記録#250 『禅の教室 坐禅でつかむ仏教の真髄』
感じたこと
- 縁起はつながり、単なる因果関係のつながりではない。存在としてシステムであって、他に倚らない独立した存在はありえない。
- 坐禅に失敗・成功を判定せずに、ただ坐するという考え方は新鮮でした。そして、苦行ではなく、快適であるための坐というのは更に新鮮でした。
- 心身の自然の声に耳を傾ける、社会的な身分やこれまで積み上げてきたアセットを一度手放す「プチ出家」そんな坐禅を自分も組んでみたいなぁ
内容
- 序章:そもそも禅ってなんですか?
- 仏教には大きく大乗仏教、南方仏教、チベット仏教の3つが併存し、その中でさらに宗派が別れている。教義や修行法には相応の差異があり、これまでは地理的な断絶で棲み分けがなされていたが、米国や欧州などの地域では複数の宗派が入り混じり、それぞれの違いを意識せざるを得ない状況にあってきている
- 仏教においては、仏陀(釈尊)という開祖がいるものの、教義自体はその人ととは独立して存在しているとする。
- 仏教の根幹となる「縁起」の考え方は、自分や他の人や物が点みたいにバラバラに実体的に独立してあるのではなく、最初から全てがつながって存在している、というもの。かつそれは因果関係といういぽう敵で単線のつながりではなく、縁という間接的な条件も考慮に入れたホリスティックでシステム的なものである、という理解をする。
- 仏教の教義を伝える上で説法に頼らない、言葉を介さないで法を伝えることが禅の根幹。
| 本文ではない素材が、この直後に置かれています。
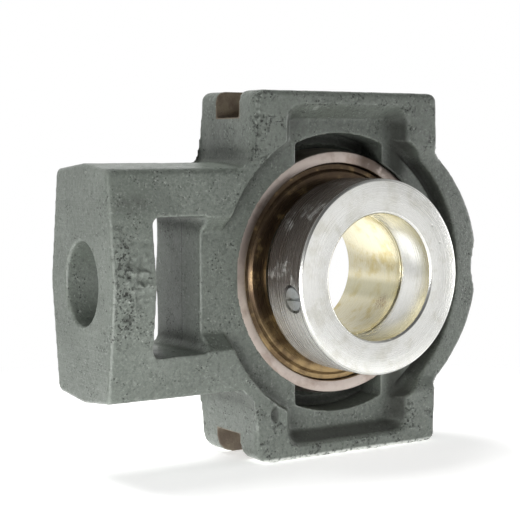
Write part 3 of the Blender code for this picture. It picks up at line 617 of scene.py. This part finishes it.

坐禅は禅に伝わっている最重要の行法のこと。
- 禅の4つの特徴
- 教外別伝:最終的な心理追及には自己の経験に基づく自身の価値基準が大切であり、以心伝心の真理や悟りを得る
- 不立文字:禅においての悟りは純粋に経験をして体感するもので、それは文字として悟りを表現することはできない
- 直指人心:人の心の内側を見つめ、固執を離れて、周りの雑事と距離を置く
- 見性成仏:自身の中の仏性をみつめ、気づく
- 坐禅は、悟りに至った仏陀の追体験を目指すこと
- 瞑想と坐禅はコンテンツもコンテクストも異なる
- 瞑想には煩悩を払うことや集中力を高めるなどの人間的な目的がある
- 坐禅は人間が人間を超えて仏になるために実施するもので、ある種の開店休業状態になることを目指す
- 第1章:私の座禅は正しい座禅?
- 近くのお寺で禅体験
- 息を数える
- 頭の中の雑念を留めることは出来ない、ドアから入ってくる。そこにもう一つドアをつくって出してあげるようにする
- 傍目からみて苦行であっても、それが自発的であれば、それは充実になる
- 坐禅というのは現状を無条件に受容するところから始まるものだったのに、現状を急に変えて理想に近づけようとしてもうまく行かない
- 自分の内外のすべてを使って座禅する
- 床からやってくる自分の体重への反作用の力具合や息が身体の中を通るときの感覚など、内外からのシグナルはたくさんあるが、
- こう座らなきゃ、という固定観念・基準を自分に押し付けようとするとそういうシグナルをほとんど見逃してしまう
- 坐禅はテクニックではない:いつまでも初心であれ
- 瞑想は強為・習禅・自力・テクネーで、坐禅は云為であり、他力であり、ポイエーシス。
- 近くのお寺で禅体験
- 第2章:正しく座るのも一苦労?
- 第3章:坐禅の効用って?
- 第4章:日本の禅、海外のZEN
- 終章:今夜、座禅をする前に
引用メモ
生活活動って、「我」が生じてから、我が自分を維持するための戦略の展開として始まっているんですね。それを人間はやめることが出来ないんだけど、唯一座禅することでやめられる。保留状態にできる。だから我ができる最高のことは、我を開店休業にすることです。